Stated goal:
Reproduce the listing below without any change.

Raw data:
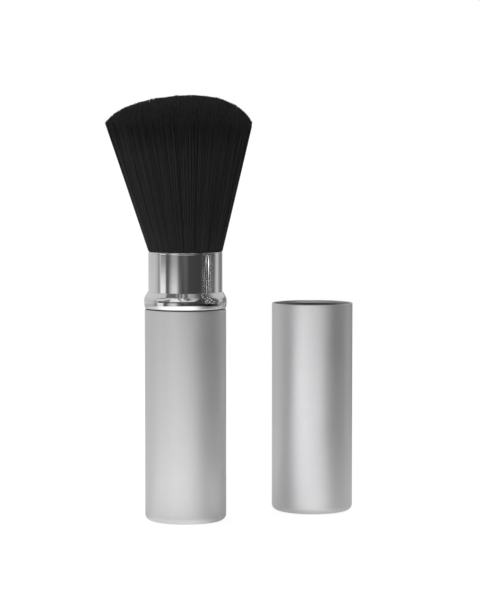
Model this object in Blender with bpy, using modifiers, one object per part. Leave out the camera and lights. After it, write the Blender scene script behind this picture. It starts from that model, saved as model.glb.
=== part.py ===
"""Retractable makeup brush, standing with its bristles out beside its cap.

A polished sleeve slides up out of the aluminium handle and gathers the flared
bristles, and the cap then closes over the sleeve and seats on the bead collar.
Metres, +Z up. The origin is the centre of the handle's base.
"""

import math

import bmesh
import bpy
from mathutils import Matrix, Vector
from mathutils.geometry import delaunay_2d_cdt

MM = 0.001

# Clearances: glued or pressed, sliding, and resting one on another
GLUE_GAP = 0.10 * MM
SLIDE_GAP = 0.20 * MM
SEAT_GAP = 0.30 * MM

# Sleeve, from which every diameter follows
SLEEVE_DIAMETER = 20.25 * MM
SLEEVE_WALL = 0.40 * MM
SLEEVE_SHOWS = 11.0 * MM
LIP_LINE_BELOW = 0.90 * MM
LIP_LINE_WIDTH = 0.50 * MM
LIP_LINE_DEPTH = 0.12 * MM
CRIMP_DEPTH = 0.15 * MM
CRIMP_WIDTH = 0.80 * MM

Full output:
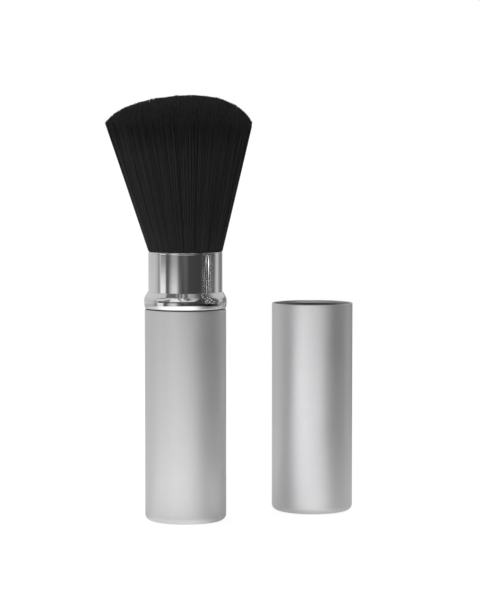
Model this object in Blender with bpy, using modifiers, one object per part. Leave out the camera and lights. After it, write the Blender scene script behind this picture. It starts from that model, saved as model.glb.
=== part.py ===
"""Retractable makeup brush, standing with its bristles out beside its cap.

A polished sleeve slides up out of the aluminium handle and gathers the flared
bristles, and the cap then closes over the sleeve and seats on the bead collar.
Metres, +Z up. The origin is the centre of the handle's base.
"""

import math

import bmesh
import bpy
from mathutils import Matrix, Vector
from mathutils.geometry import delaunay_2d_cdt

MM = 0.001

# Clearances: glued or pressed, sliding, and resting one on another
GLUE_GAP = 0.10 * MM
SLIDE_GAP = 0.20 * MM
SEAT_GAP = 0.30 * MM

# Sleeve, from which every diameter follows
SLEEVE_DIAMETER = 20.25 * MM
SLEEVE_WALL = 0.40 * MM
SLEEVE_SHOWS = 11.0 * MM
LIP_LINE_BELOW = 0.90 * MM
LIP_LINE_WIDTH = 0.50 * MM
LIP_LINE_DEPTH = 0.12 * MM
CRIMP_DEPTH = 0.15 * MM
CRIMP_WIDTH = 0.80 * MM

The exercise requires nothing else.